Copy every line of the following data that includes the string "joints".

> _Data block_:
•••••

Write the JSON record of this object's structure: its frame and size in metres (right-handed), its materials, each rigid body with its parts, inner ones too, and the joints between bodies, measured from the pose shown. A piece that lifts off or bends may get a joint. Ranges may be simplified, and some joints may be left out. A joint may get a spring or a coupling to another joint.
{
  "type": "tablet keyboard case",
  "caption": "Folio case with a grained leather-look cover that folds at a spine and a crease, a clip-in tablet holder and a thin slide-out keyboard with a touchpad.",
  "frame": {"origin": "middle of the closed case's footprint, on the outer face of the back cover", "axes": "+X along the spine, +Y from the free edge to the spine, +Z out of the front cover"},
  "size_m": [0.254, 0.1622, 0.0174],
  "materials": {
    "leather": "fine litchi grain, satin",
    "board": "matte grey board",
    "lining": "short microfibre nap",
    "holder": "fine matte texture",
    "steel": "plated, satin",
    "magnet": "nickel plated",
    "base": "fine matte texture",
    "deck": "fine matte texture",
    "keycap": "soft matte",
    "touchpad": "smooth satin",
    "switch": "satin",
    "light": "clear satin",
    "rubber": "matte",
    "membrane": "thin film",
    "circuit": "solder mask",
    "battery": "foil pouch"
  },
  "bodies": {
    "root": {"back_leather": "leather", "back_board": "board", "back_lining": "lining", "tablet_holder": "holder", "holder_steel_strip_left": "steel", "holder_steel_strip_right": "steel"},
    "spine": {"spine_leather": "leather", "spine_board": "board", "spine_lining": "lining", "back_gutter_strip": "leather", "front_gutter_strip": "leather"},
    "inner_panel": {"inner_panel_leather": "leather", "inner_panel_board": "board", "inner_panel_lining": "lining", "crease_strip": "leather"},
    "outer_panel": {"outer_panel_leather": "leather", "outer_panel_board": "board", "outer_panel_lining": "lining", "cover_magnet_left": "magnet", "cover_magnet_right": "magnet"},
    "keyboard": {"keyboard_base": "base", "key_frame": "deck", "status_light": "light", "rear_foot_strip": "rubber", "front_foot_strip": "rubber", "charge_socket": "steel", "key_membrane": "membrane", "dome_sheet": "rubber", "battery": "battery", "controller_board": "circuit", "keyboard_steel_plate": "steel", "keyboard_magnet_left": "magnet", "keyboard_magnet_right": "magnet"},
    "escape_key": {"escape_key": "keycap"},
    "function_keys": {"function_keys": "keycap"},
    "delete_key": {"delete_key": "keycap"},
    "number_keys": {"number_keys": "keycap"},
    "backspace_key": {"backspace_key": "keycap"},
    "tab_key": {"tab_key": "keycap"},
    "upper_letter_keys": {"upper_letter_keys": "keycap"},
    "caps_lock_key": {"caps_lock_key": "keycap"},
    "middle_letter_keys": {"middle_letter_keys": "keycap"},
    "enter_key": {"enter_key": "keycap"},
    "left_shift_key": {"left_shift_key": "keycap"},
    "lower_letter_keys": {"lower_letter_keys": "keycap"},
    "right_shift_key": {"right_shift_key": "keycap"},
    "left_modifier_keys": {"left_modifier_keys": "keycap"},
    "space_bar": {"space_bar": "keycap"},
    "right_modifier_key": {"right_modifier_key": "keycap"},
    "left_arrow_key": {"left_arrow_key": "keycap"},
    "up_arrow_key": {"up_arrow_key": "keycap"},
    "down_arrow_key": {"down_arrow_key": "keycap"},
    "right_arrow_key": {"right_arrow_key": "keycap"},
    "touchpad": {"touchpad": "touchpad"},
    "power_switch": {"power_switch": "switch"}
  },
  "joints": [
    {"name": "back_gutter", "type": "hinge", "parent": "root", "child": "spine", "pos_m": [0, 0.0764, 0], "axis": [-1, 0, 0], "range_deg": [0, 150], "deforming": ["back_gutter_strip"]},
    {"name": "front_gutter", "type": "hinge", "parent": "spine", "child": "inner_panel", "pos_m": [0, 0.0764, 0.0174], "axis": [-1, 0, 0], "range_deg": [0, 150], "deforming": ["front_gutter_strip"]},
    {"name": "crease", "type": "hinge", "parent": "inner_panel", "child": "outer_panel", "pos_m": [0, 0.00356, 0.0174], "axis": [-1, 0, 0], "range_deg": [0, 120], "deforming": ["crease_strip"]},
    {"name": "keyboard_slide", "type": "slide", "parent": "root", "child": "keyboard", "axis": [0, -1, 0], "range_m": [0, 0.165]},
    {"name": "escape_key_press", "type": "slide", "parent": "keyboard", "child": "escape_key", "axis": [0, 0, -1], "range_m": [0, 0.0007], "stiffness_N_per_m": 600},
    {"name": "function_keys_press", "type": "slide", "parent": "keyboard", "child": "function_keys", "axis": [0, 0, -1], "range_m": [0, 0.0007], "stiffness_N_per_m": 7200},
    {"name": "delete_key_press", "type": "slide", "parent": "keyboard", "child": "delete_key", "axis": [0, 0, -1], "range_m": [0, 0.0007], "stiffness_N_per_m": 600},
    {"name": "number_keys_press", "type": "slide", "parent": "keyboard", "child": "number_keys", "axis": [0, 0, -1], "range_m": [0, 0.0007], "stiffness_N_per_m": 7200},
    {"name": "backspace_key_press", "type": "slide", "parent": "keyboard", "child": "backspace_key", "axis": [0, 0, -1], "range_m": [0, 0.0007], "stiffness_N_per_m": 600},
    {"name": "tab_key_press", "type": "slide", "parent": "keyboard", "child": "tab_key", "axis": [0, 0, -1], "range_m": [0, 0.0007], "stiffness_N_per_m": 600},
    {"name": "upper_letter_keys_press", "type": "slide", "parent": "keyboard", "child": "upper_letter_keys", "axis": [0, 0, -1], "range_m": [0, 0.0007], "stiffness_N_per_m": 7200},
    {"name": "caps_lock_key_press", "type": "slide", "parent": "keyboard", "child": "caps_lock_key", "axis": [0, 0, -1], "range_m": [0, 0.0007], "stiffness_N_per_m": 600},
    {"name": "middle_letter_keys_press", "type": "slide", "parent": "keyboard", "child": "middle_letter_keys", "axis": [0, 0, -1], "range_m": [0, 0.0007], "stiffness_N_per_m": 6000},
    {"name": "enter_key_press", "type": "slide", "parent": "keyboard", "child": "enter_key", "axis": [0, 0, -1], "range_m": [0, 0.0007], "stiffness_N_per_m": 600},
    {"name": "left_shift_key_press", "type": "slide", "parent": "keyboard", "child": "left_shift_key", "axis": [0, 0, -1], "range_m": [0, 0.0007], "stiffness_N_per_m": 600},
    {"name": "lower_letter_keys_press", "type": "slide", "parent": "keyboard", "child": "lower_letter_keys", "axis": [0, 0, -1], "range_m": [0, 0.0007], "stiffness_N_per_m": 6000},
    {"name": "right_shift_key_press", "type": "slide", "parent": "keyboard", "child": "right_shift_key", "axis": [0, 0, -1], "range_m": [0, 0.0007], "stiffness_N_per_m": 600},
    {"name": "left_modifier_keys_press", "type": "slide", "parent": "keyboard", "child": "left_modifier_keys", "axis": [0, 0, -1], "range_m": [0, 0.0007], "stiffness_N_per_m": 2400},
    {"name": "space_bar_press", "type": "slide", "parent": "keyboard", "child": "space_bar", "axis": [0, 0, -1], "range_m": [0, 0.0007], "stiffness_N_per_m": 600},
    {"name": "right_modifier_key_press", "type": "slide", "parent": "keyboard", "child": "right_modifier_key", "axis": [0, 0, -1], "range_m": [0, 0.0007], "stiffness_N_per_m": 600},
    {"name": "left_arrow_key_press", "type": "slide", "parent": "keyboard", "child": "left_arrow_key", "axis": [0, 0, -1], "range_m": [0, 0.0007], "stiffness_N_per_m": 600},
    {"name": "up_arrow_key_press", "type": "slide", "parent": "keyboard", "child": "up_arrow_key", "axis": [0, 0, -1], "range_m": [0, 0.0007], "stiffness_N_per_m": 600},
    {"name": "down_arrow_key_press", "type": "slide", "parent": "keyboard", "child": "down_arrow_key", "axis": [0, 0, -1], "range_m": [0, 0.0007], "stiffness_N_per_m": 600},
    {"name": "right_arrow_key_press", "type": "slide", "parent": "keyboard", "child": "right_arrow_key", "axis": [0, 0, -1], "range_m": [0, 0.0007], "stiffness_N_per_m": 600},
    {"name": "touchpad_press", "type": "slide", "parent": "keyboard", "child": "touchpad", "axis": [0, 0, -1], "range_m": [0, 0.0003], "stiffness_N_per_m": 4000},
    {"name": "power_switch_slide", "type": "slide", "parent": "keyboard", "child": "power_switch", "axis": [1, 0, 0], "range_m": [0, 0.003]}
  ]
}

•••••

> _Answer to this problem_:
Write the JSON record of this object's structure: its frame and size in metres (right-handed), its materials, each rigid body with its parts, inner ones too, and the joints between bodies, measured from the pose shown. A piece that lifts off or bends may get a joint. Ranges may be simplified, and some joints may be left out. A joint may get a spring or a coupling to another joint.
  "joints": [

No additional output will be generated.